The number of medical graduates relative to the size of the population has increased in most OECD countries since 2013, in response to concerns about shortages of doctors. In many countries, this has been achieved through both the creation of new medical schools and the expansion of student intakes in existing medical schools. Korea is the only OECD country where the number of medical graduates relative to population size and the absolute number of graduates decreased at least slightly between 2013 and 2023, reflecting the fact that there was no increase in student admissions since 2006 and student dropout rates increased slightly. In February 2024, the former Korean government announced a plan to increase the number of medical students by two‑thirds, but this was met with fierce opposition from junior doctors, who argued that resources should be used instead to improve working conditions and pay rates to make jobs in some core hospital departments and specialties more attractive (Min, 2024[3]).
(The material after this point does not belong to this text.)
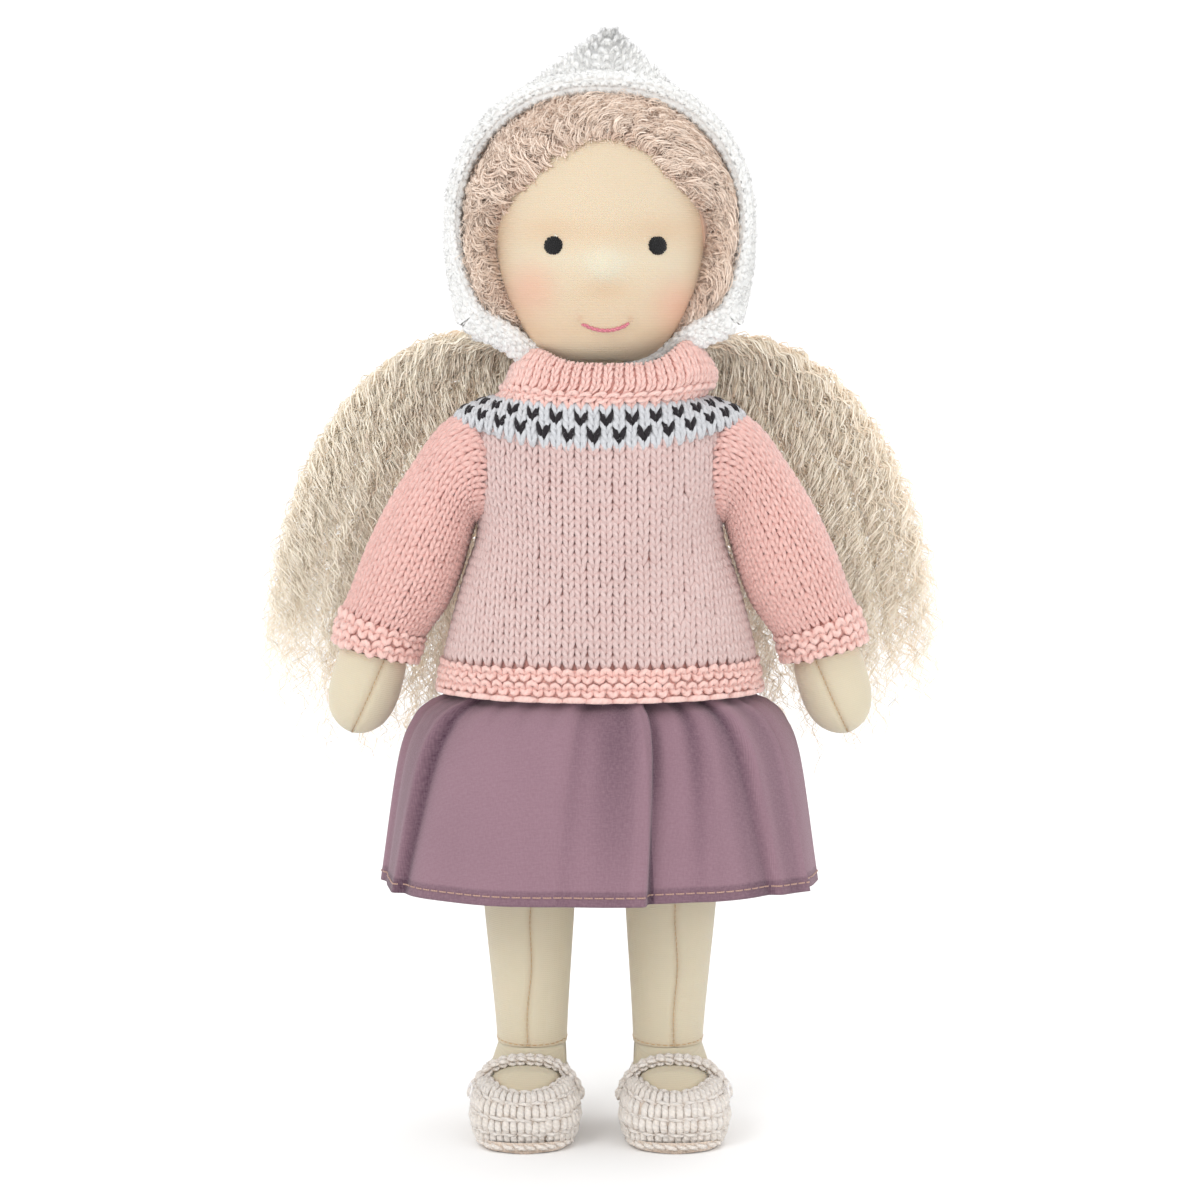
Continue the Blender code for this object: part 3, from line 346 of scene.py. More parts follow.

Many OECD countries have increased not only the number of students admitted to medical schools, but also the number of medical graduates going into general medicine for their postgraduate internship/residency training to address specific shortages of general practitioners (OECD, 2023[4]). In 2023, the share of postgraduate training places in general medicine averaged 27% across 18 OECD countries with available data. It ranged from around 45% of all new residents in Canada, the United Kingdom and Belgium to less than 15% in Israel, Germany, Slovenia and Mexico (Figure 8.20). In France, since 2017 at least 40% of all postgraduate training places must be allocated to general medicine. In Belgium, the government announced in 2022 a plan to gradually increase the share of postgraduate training places allocated to general medicine from 39% in 2022 to 47% by 2028 (Vandenbroucke, 2022[5]). However, in many countries it has proved challenging to attract sufficient numbers of medical graduates to fill available training places in general medicine, given its lower perceived prestige and remuneration (see section on “Remuneration of general practitioners”).